Some records:
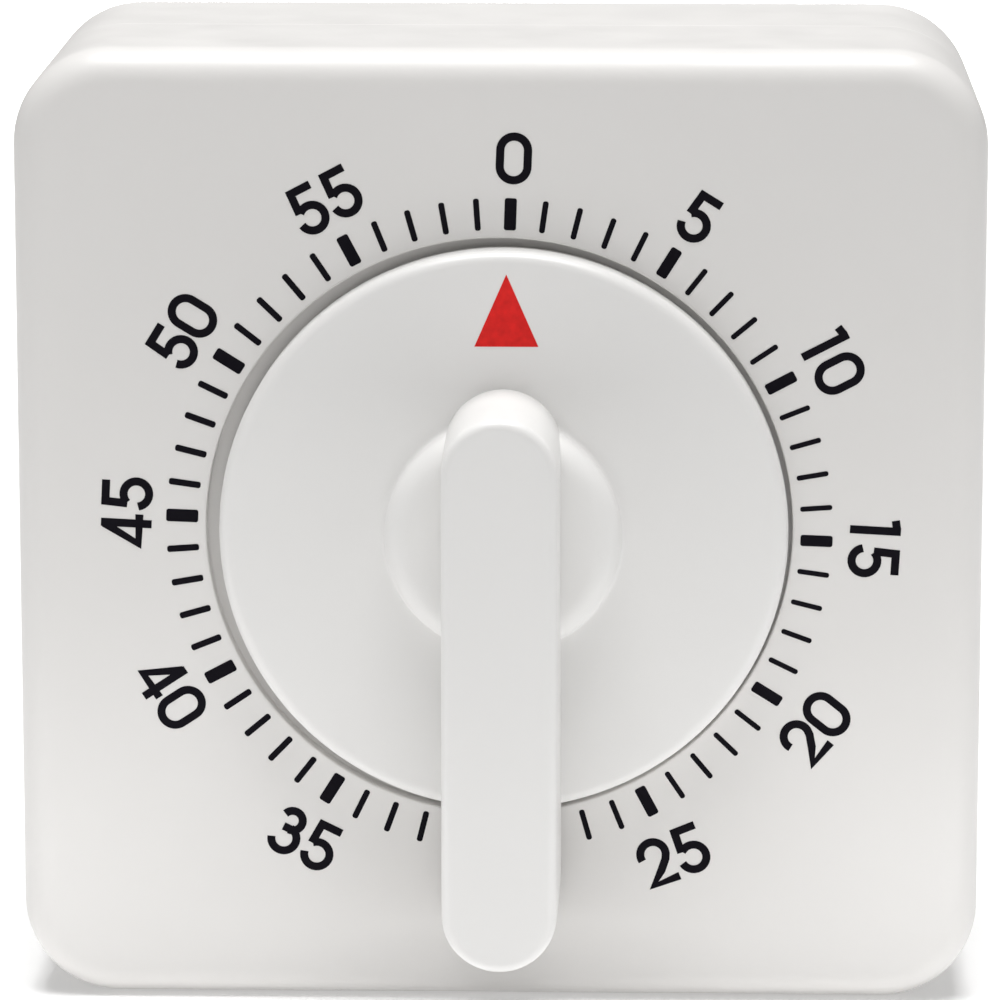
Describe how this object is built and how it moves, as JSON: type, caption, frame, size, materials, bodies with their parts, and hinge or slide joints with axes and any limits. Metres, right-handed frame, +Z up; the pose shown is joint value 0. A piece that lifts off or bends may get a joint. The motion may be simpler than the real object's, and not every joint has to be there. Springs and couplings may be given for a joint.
{
  "type": "kitchen timer",
  "caption": "Square clockwork kitchen timer with a round dial, a long hanging grip bar, a minute scale, a spring driven train and a bell.",
  "frame": {"origin": "centre of the flat bottom side the timer stands on, midway between its front and back faces", "axes": "+Z up; the dial faces -Y, towards the user; +X to the user's right"},
  "size_m": [0.07, 0.045, 0.07],
  "materials": {
    "white_abs": "satin",
    "knob_abs": "satin",
    "plated_steel": "nickel plated",
    "brass_sheet": "rolled sheet",
    "cut_brass": "stamped and brushed",
    "turned_steel": "turned",
    "blued_steel": "blued spring temper",
    "bell_steel": "nickel plated"
  },
  "bodies": {
    "case": {"front_case": "white_abs", "back_cover": "white_abs", "case_screws": "plated_steel", "movement_screws": "plated_steel", "front_plate": "brass_sheet", "back_plate": "brass_sheet", "plate_pillars": "turned_steel", "plate_screws": "plated_steel", "mainspring": "blued_steel", "bell": "bell_steel", "bell_post": "turned_steel", "bell_nut": "plated_steel", "detent_stud": "turned_steel", "detent_spring": "blued_steel", "hairspring": "blued_steel", "hairspring_stud": "turned_steel"},
    "dial": {"dial_knob": "knob_abs", "main_arbor": "turned_steel", "ratchet_wheel": "turned_steel", "release_cam": "turned_steel"},
    "main_wheel_set": {"main_wheel": "cut_brass", "click_stud": "turned_steel", "click_spring": "blued_steel"},
    "click_set": {"click": "turned_steel"},
    "second_set": {"second_arbor": "turned_steel", "second_wheel": "cut_brass"},
    "third_set": {"third_arbor": "turned_steel", "third_wheel": "cut_brass"},
    "escape_set": {"escape_arbor": "turned_steel", "escape_wheel": "cut_brass"},
    "pallet_set": {"pallet_lever": "cut_brass", "pallet_pins": "turned_steel"},
    "balance_set": {"balance_wheel": "cut_brass", "balance_staff": "turned_steel"},
    "strike_set": {"strike_arbor": "turned_steel", "strike_wheel": "cut_brass"},
    "hammer_set": {"hammer_arbor": "turned_steel", "hammer": "turned_steel"},
    "detent_set": {"detent_lever": "turned_steel"}
  },
  "joints": [
    {"name": "dial_turn", "type": "hinge", "parent": "case", "child": "dial", "pos_m": [0, 0, 0.0354], "axis": [0, 1, 0], "range_deg": [0, 360]},
    {"name": "main_wheel_turn", "type": "hinge", "parent": "case", "child": "main_wheel_set", "pos_m": [0, 0, 0.0354], "axis": [0, 1, 0], "range_deg": [0, 360]},
    {"name": "click_lift", "type": "hinge", "parent": "main_wheel_set", "child": "click_set", "pos_m": [-0.0043, 0, 0.04285], "axis": [0, -1, 0], "range_deg": [0, 5]},
    {"name": "second_wheel_turn", "type": "hinge", "parent": "case", "child": "second_set", "pos_m": [0.0175, 0, 0.0354], "axis": [0, 1, 0], "range_deg": [-2160, 0]},
    {"name": "third_wheel_turn", "type": "hinge", "parent": "case", "child": "third_set", "pos_m": [0.01555, 0, 0.04643], "axis": [0, 1, 0], "range_deg": [0, 12960]},
    {"name": "escape_wheel_turn", "type": "hinge", "parent": "case", "child": "escape_set", "pos_m": [0.00586, 0, 0.05203], "axis": [0, 1, 0], "range_deg": [-77760, 0]},
    {"name": "strike_wheel_turn", "type": "hinge", "parent": "case", "child": "strike_set", "pos_m": [-0.01416, 0, 0.02511], "axis": [0, 1, 0], "range_deg": [-2160, 0]},
    {"name": "balance_swing", "type": "hinge", "parent": "case", "child": "balance_set", "pos_m": [-0.00897, 0, 0.05388], "axis": [0, 1, 0], "range_deg": [-36, 36], "stiffness_Nm_per_rad": 0.000008},
    {"name": "pallet_rock", "type": "hinge", "parent": "case", "child": "pallet_set", "pos_m": [-0.0004, 0, 0.05313], "axis": [0, 1, 0], "range_deg": [-6, 6]},
    {"name": "hammer_swing", "type": "hinge", "parent": "case", "child": "hammer_set", "pos_m": [-0.022, 0, 0.0179], "axis": [0, 1, 0], "range_deg": [0, 4]},
    {"name": "detent_lift", "type": "hinge", "parent": "case", "child": "detent_set", "pos_m": [-0.012, 0, 0.0464], "axis": [0, 1, 0], "range_deg": [0, 2]}
  ],
  "couplings": [
    {"joint": "main_wheel_turn", "follows": "dial_turn", "ratio": 1},
    {"joint": "second_wheel_turn", "follows": "dial_turn", "ratio": -6},
    {"joint": "third_wheel_turn", "follows": "dial_turn", "ratio": 36},
    {"joint": "escape_wheel_turn", "follows": "dial_turn", "ratio": -216},
    {"joint": "strike_wheel_turn", "follows": "dial_turn", "ratio": -6},
    {"joint": "pallet_rock", "follows": "balance_swing", "ratio": -0.16216}
  ]
}
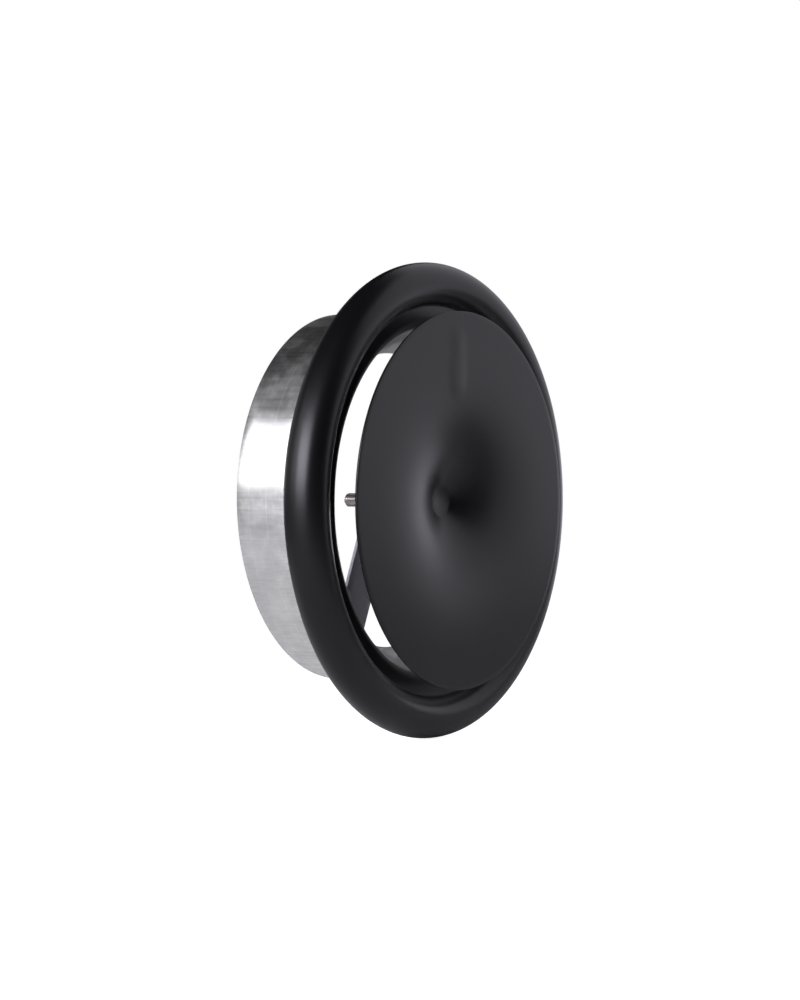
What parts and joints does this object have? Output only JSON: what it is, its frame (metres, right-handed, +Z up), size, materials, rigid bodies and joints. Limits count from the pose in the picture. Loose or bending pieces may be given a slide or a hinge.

# WHAT THE TASK REQUIRES:
Give the records above again, word for word.

# ANSWER FOR THIS EXERCISE:
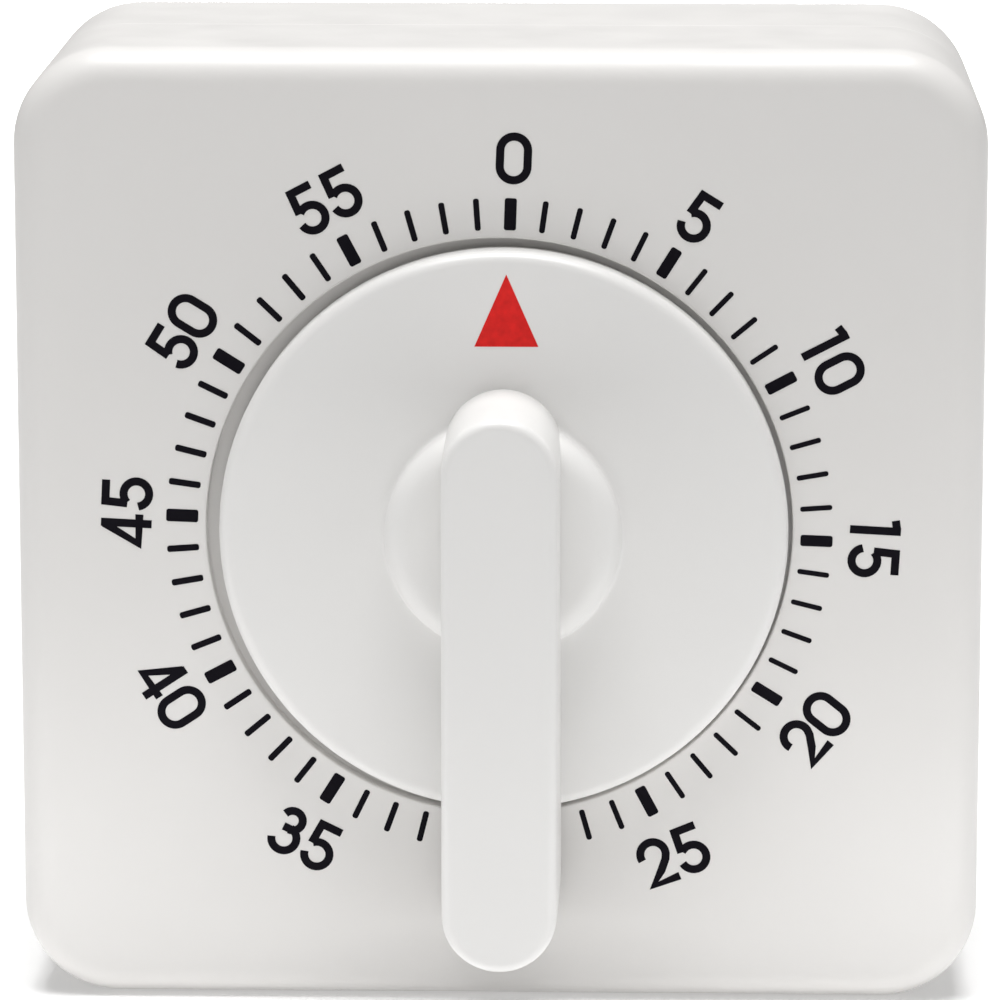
Describe how this object is built and how it moves, as JSON: type, caption, frame, size, materials, bodies with their parts, and hinge or slide joints with axes and any limits. Metres, right-handed frame, +Z up; the pose shown is joint value 0. A piece that lifts off or bends may get a joint. The motion may be simpler than the real object's, and not every joint has to be there. Springs and couplings may be given for a joint.
{
  "type": "kitchen timer",
  "caption": "Square clockwork kitchen timer with a round dial, a long hanging grip bar, a minute scale, a spring driven train and a bell.",
  "frame": {"origin": "centre of the flat bottom side the timer stands on, midway between its front and back faces", "axes": "+Z up; the dial faces -Y, towards the user; +X to the user's right"},
  "size_m": [0.07, 0.045, 0.07],
  "materials": {
    "white_abs": "satin",
    "knob_abs": "satin",
    "plated_steel": "nickel plated",
    "brass_sheet": "rolled sheet",
    "cut_brass": "stamped and brushed",
    "turned_steel": "turned",
    "blued_steel": "blued spring temper",
    "bell_steel": "nickel plated"
  },
  "bodies": {
    "case": {"front_case": "white_abs", "back_cover": "white_abs", "case_screws": "plated_steel", "movement_screws": "plated_steel", "front_plate": "brass_sheet", "back_plate": "brass_sheet", "plate_pillars": "turned_steel", "plate_screws": "plated_steel", "mainspring": "blued_steel", "bell": "bell_steel", "bell_post": "turned_steel", "bell_nut": "plated_steel", "detent_stud": "turned_steel", "detent_spring": "blued_steel", "hairspring": "blued_steel", "hairspring_stud": "turned_steel"},
    "dial": {"dial_knob": "knob_abs", "main_arbor": "turned_steel", "ratchet_wheel": "turned_steel", "release_cam": "turned_steel"},
    "main_wheel_set": {"main_wheel": "cut_brass", "click_stud": "turned_steel", "click_spring": "blued_steel"},
    "click_set": {"click": "turned_steel"},
    "second_set": {"second_arbor": "turned_steel", "second_wheel": "cut_brass"},
    "third_set": {"third_arbor": "turned_steel", "third_wheel": "cut_brass"},
    "escape_set": {"escape_arbor": "turned_steel", "escape_wheel": "cut_brass"},
    "pallet_set": {"pallet_lever": "cut_brass", "pallet_pins": "turned_steel"},
    "balance_set": {"balance_wheel": "cut_brass", "balance_staff": "turned_steel"},
    "strike_set": {"strike_arbor": "turned_steel", "strike_wheel": "cut_brass"},
    "hammer_set": {"hammer_arbor": "turned_steel", "hammer": "turned_steel"},
    "detent_set": {"detent_lever": "turned_steel"}
  },
  "joints": [
    {"name": "dial_turn", "type": "hinge", "parent": "case", "child": "dial", "pos_m": [0, 0, 0.0354], "axis": [0, 1, 0], "range_deg": [0, 360]},
    {"name": "main_wheel_turn", "type": "hinge", "parent": "case", "child": "main_wheel_set", "pos_m": [0, 0, 0.0354], "axis": [0, 1, 0], "range_deg": [0, 360]},
    {"name": "click_lift", "type": "hinge", "parent": "main_wheel_set", "child": "click_set", "pos_m": [-0.0043, 0, 0.04285], "axis": [0, -1, 0], "range_deg": [0, 5]},
    {"name": "second_wheel_turn", "type": "hinge", "parent": "case", "child": "second_set", "pos_m": [0.0175, 0, 0.0354], "axis": [0, 1, 0], "range_deg": [-2160, 0]},
    {"name": "third_wheel_turn", "type": "hinge", "parent": "case", "child": "third_set", "pos_m": [0.01555, 0, 0.04643], "axis": [0, 1, 0], "range_deg": [0, 12960]},
    {"name": "escape_wheel_turn", "type": "hinge", "parent": "case", "child": "escape_set", "pos_m": [0.00586, 0, 0.05203], "axis": [0, 1, 0], "range_deg": [-77760, 0]},
    {"name": "strike_wheel_turn", "type": "hinge", "parent": "case", "child": "strike_set", "pos_m": [-0.01416, 0, 0.02511], "axis": [0, 1, 0], "range_deg": [-2160, 0]},
    {"name": "balance_swing", "type": "hinge", "parent": "case", "child": "balance_set", "pos_m": [-0.00897, 0, 0.05388], "axis": [0, 1, 0], "range_deg": [-36, 36], "stiffness_Nm_per_rad": 0.000008},
    {"name": "pallet_rock", "type": "hinge", "parent": "case", "child": "pallet_set", "pos_m": [-0.0004, 0, 0.05313], "axis": [0, 1, 0], "range_deg": [-6, 6]},
    {"name": "hammer_swing", "type": "hinge", "parent": "case", "child": "hammer_set", "pos_m": [-0.022, 0, 0.0179], "axis": [0, 1, 0], "range_deg": [0, 4]},
    {"name": "detent_lift", "type": "hinge", "parent": "case", "child": "detent_set", "pos_m": [-0.012, 0, 0.0464], "axis": [0, 1, 0], "range_deg": [0, 2]}
  ],
  "couplings": [
    {"joint": "main_wheel_turn", "follows": "dial_turn", "ratio": 1},
    {"joint": "second_wheel_turn", "follows": "dial_turn", "ratio": -6},
    {"joint": "third_wheel_turn", "follows": "dial_turn", "ratio": 36},
    {"joint": "escape_wheel_turn", "follows": "dial_turn", "ratio": -216},
    {"joint": "strike_wheel_turn", "follows": "dial_turn", "ratio": -6},
    {"joint": "pallet_rock", "follows": "balance_swing", "ratio": -0.16216}
  ]
}
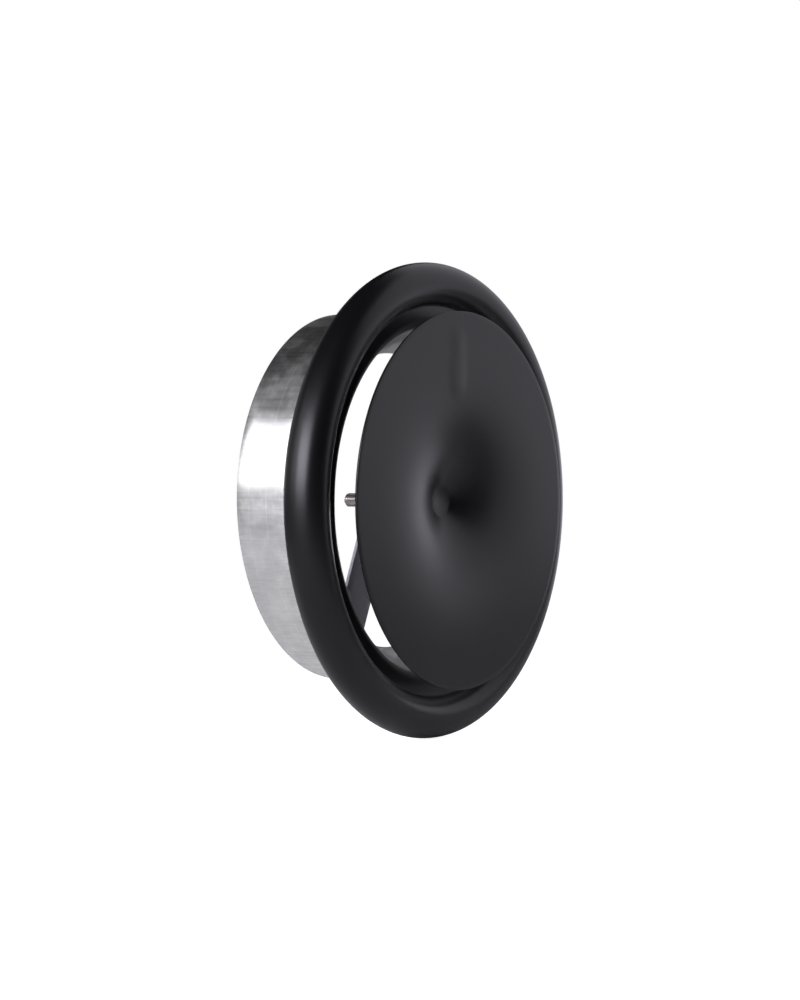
What parts and joints does this object have? Output only JSON: what it is, its frame (metres, right-handed, +Z up), size, materials, rigid bodies and joints. Limits count from the pose in the picture. Loose or bending pieces may be given a slide or a hinge.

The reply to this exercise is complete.